Auch Sophia Schulz macht die Ausbildung zur studentischen Fahrerin mit. Sie ist jedoch keine Studentin, sondern ist Dozentin an der Hochschule der Wirtschaft für Management (HdWM). „Wir haben die Kooperation Drive & Study ins Leben gerufen, ich gehe sozusagen als Beispiel voraus. Wir haben schon Studierende, die sich dafür interessieren und dann wahrscheinlich im nächsten Jahr dabei sind“, sagt Schulz und nimmt im Fahrsimulator Platz.
Auf dem Stundenplan: Türstörung und Gefahrenbremsung
„Im Simulator wird eigentlich nicht das Fahren geübt, sondern Sonderprozeduren“, erklärt Fahrlehrer Steffen Lenz. Das sind Signalstörungen, Fahrzeugtechnik – beispielsweise eine Türstörung am Paradeplatz oder kommunikationslastige Vorgänge bei größeren Ausfällen. Aber auch Regeln werden hier erlernt, etwa das Erneuern der Sicherheitsfahrschaltung spätestens alle 20 Sekunden. Auch eine Gefahrenbremsung, bei der Menschen umfallen, lässt sich laut Lenz sich am Fahrsimulator spiegeln.
Die gravierenden Fahrtausfälle bei der RNV, die eine Folge von zu wenig Fahrern und einem hohen Krankenstand gewesen sind, sind laut Grimm überstanden; auch dank der neuen studentischen Fahrer. „Wir haben viel gemacht: geflüchtete Menschen, Rentner und Studierende ausgebildet, 100 Busfahrer werden dieses Jahr eingestellt.

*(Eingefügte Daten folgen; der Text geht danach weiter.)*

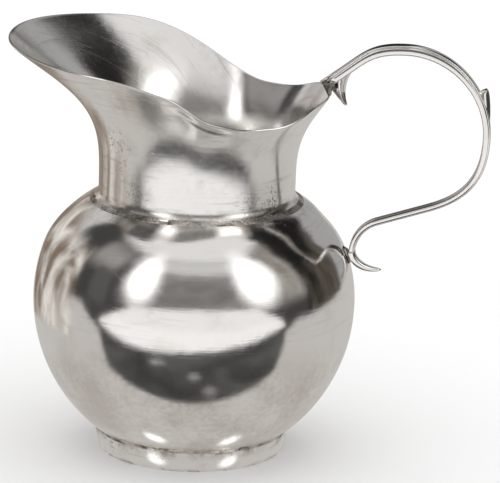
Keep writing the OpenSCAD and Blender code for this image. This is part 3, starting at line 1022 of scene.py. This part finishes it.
def make_cards():
    """The tent, the lamps and the dark gaps between them, from the farthest to the nearest."""
    card("room", (-180, 180), (-90, 90), 4.0, DIM, 0.055)
    card("under_table", (-80, 80), (-90, -8), 3.9, DIM, 0.11, soft=(0.1, 0.2),
         streaks=(3.0, 3.0), dark=(0.42, 0.42, 0.43, 1))
    card("back_left", (-180, -128), (-16, 62), 3.6, CLEAN, 0.58, soft=(0.12, 0.2))
    card("back_right", (126, 180), (-16, 62), 3.6, CLEAN, 0.38, soft=(0.12, 0.2))
    card("wall", (-64, 74), (4, 46), 3.5, DIM, 0.25, soft=(0.12, 0.12),
         streaks=(5.0, 3.0), dark=(0.72, 0.70, 0.68, 1))
    card("ceiling", (-180, 180), (52, 90), 3.4, CLEAN, 0.78, soft=(0.0, 0.22))
    card("front_ceiling", (-70, 72), (38, 62), 3.35, CLEAN, 0.62, soft=(0.16, 0.4))
    card("left_wall", (-104, -60), (20, 62), 3.3, DIM, 0.34, soft=(0.3, 0.5))
    card("right_wash", (58, 100), (2, 62), 3.2, WARM, 0.40, soft=(0.30, 0.2),
         streaks=(9.0, 2.0), dark=(0.45, 0.38, 0.32, 1))
    card("left_dark", (-86, -62), (-4, 36), 2.9, DIM, 0.10, soft=(0.3, 0.25))
    card("left_lamp", (-60, -23), (0, 68), 2.6, CLEAN, 2.3, oval=0.44)
    card("right_lamp", (27, 75), (-1, 68), 2.6, CLEAN, 2.4, oval=0.43)
    card("right_gap", (84, 133), (-18, 36), 2.2, (1.0, 0.86, 0.72, 1), 0.12, soft=(0.15, 0.12),
         streaks=(7.0, 1.2), dark=(0.06, 0.06, 0.065, 1))
    card("upper_gap", (86, 149), (27, 68), 2.15, DIM, 0.012, soft=(0.09, 0.14))
    card("back_gap", (161, 212), (10, 76), 2.1, DIM, 0.02, soft=(0.15, 0.10))
    card("left_neighbour", (-177, -80), (-34, 40), 0.24, WARM, 0.84, soft=(0.08, 0.22),
         streaks=(5.0, 2.2), dark=(0.25, 0.19, 0.145, 1))


# ---------------------------------------------------------------- assembly
def main():
    make_camera()
    make_floor()
    make_table()
    make_cards()
    crease = CREASE_Z * MM
    foot = FOOT_HIGH[2]
    body = silver("worn_silver", 0.055, 0.75, 0.00016,
                  [(crease, 0.006, 0.5), (foot, 0.005, 0.5)], 0.12,
                  [((0.038, -0.029, 0.118), 0.014, 1.0), ((0.052, -0.028, 0.112), 0.010, 0.6)],
                  bloom=0.6)
    neck = silver("neck_silver", 0.125, 1.0, 0.00020, [(crease, 0.007, 0.55)], 0.20,
                  [((0.038, -0.029, 0.125), 0.013, 1.0), ((0.028, -0.040, 0.126), 0.012, 0.8),
                   ((-0.034, -0.031, 0.155), 0.015, 0.9), ((-0.032, -0.033, 0.141), 0.010, 0.6),
                   ((-0.027, -0.040, 0.128), 0.011, 0.7)], across=0.80)
    # The band at height 0 is painted shade along the foot's bottom edge, where it stands on the floor;
    # the band at the foot's top is tarnish along its seam.
    band = silver("foot_silver", 0.13, 0.9, 0.00022, [(foot, 0.006, 0.8), (0.0, 0.002, 0.8)], 0.35,
                  [((-0.034, -0.030, 0.0095), 0.013, 0.9), ((-0.012, -0.044, 0.0095), 0.009, 0.7),
                   ((0.020, -0.040, 0.0100), 0.008, 0.5)], across=0.6)
    # inner=0.75 is painted shade on the castings' inner faces.
    cast = silver("cast_silver", 0.10, 0.3, 0.00010, [], 0.20,
                  [((0.0625, -0.003, 0.1755), 0.006, 1.0), ((0.066, -0.003, 0.1725), 0.006, 0.6),
                   ((0.071, -0.003, 0.094), 0.006, 0.9),
                   ((0.110, -0.003, 0.124), 0.006, 0.3)], inner=0.75)
    dressed = [(body, [make_bowl()]), (band, [make_foot()]), (neck, [make_neck()]),
               (cast, [make_handle(), make_upper_spur(), make_lower_spur(), make_thumb_spur()]),
               (solder_material(), make_seams() + make_pads())]
    for material, pieces in dressed:
        for piece in pieces:
            piece.data.materials.append(material)


main()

Wir kehren zum vollen Regelfahrplan zurück. Es ist alles wieder gut bei der RNV“, sagt Grimm. Und kommt auf die 40 ukrainischen Geflüchteten zu sprechen, auch wenn es gerade eigentlich um die Studierenden geht: „Diese Menschen sind so zuverlässig und dankbar! Sie fehlen keinen einzigen Tag. Das ist eine Win-Win-Situation für alle.“
Als vierter Student ist Robin Werner in der Fahrausbildung dabei. Er macht gerade seinen Master in ÖPNV und Mobilität an der Universität Kassel, lebt und arbeitet aber in Mannheim. „ÖPNV war schon immer ein Thema, das mich bewegt hat“, meint Werner. Normalerweise arbeitet er im Büro. Große Fahrzeuge mit vielen Menschen zu führen, sei etwas Praktisches und könne einen Ausgleich dazu schaffen. „Es macht Spaß!“
Weichensignale anfordern anstatt zu lenken
Melih Dogan schaut auf das Weichensignal – denn mit einer Straßenbahn kann man nicht lenken –, das die angeforderte Weichenstellung anzeigt: Links. Dogan drückt die Sicherheitsfahrschaltung, zum wohl hundertsten Mal seit Beginn der Fahrt. Dann bewegt er die Bahn auf den Mannheimer Hauptbahnhof zu. Während er fährt, gibt der Fahrlehrer immer wieder Hinweise. Die anderen Fahrschüler, Marleen Quurk, Sophia Schulz und Robin Werner sitzen zusammen auf einem Viererplatz und lernen mit. „Fahren Sie nach Neckarau?“, will jemand wissen, als Dogan kurz am Hauptbahnhof anhält. „Tut mir leid, das ist die Fahrschule“, sagt er. In einem Monat, wenn die Ausbildung beendet ist, dürfen dann auch Fahrgäste bei ihm einsteigen.